Apple dials back ‘flat’ obsession in iOS 7.1

Apple’s new obsession with flat design has generally been positively received. I think that this is in part because it is a nice harmonizing design principle, and in part because Apple users feel almost compelled to agree with the Cult of Ive.

Yet while flat has smoothed over what was probably excessive use of skeumorphism throughout the apps and chrome, there can’t be any doubt that some users have been caused confusion by the opaque meaning of some of the icons. My personal favorite is the app store downloading icon. Upon hitting the Purchase or Install, you are presented with a small dot inside a circle. The circle is supposed to increase gradually as the app downloads, but you the user don’t know this, so it’s natural to hit the circle to see if the app can be launched – and this stops the download. Of course, you learn this by trial and error, and that is surely a step backwards for iOS whose foundations were built on usability and intuitiveness.

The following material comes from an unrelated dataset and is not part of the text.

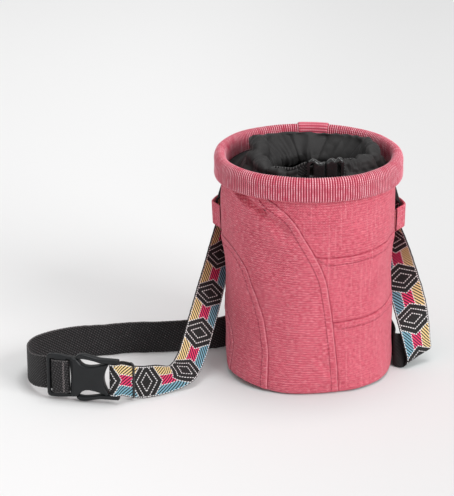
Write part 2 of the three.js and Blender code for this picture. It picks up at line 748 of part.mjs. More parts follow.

Then there’s the use of flat by the visually impaired. Even users with 5% vision could get around reasonably well in iOS6, but iOS7 has for many users rendered the device inoperable, despite the number of measures inserted into the OS to prevent this. One visually impaired user recently described it as ‘like moving the ramp for wheelchair users’.

So it’s interesting that iOS 7.1 has rolled back the total commitment to flat with new Button Shapes. These allow users to flick on button outlines, making it clear which screen features are action buttons, and which are just labels. While this is hardly a return to the faux-leather days of skeumorphism, this is for me a step (back) in the right direction. We do after all live in a world where we interact with objects, rather than symbols floating in space, no matter what Jony Ive may think. However, with the execution, as you can see in the image, they’ve spent little effort trying to beautify the experience, almost as if they specifically want users to try out button outlines, then decide they are ugly and switch them off again.

Nonetheless, this is a rare example of flexibility on philosophical principles from Apple. Apple’s focus has increasingly been Apple-centric, rather than user-centric in recent years, and hopefully this is a small sign of an increased willingness to listen to consumers who are still more than willing to pay top dollar for the right experience.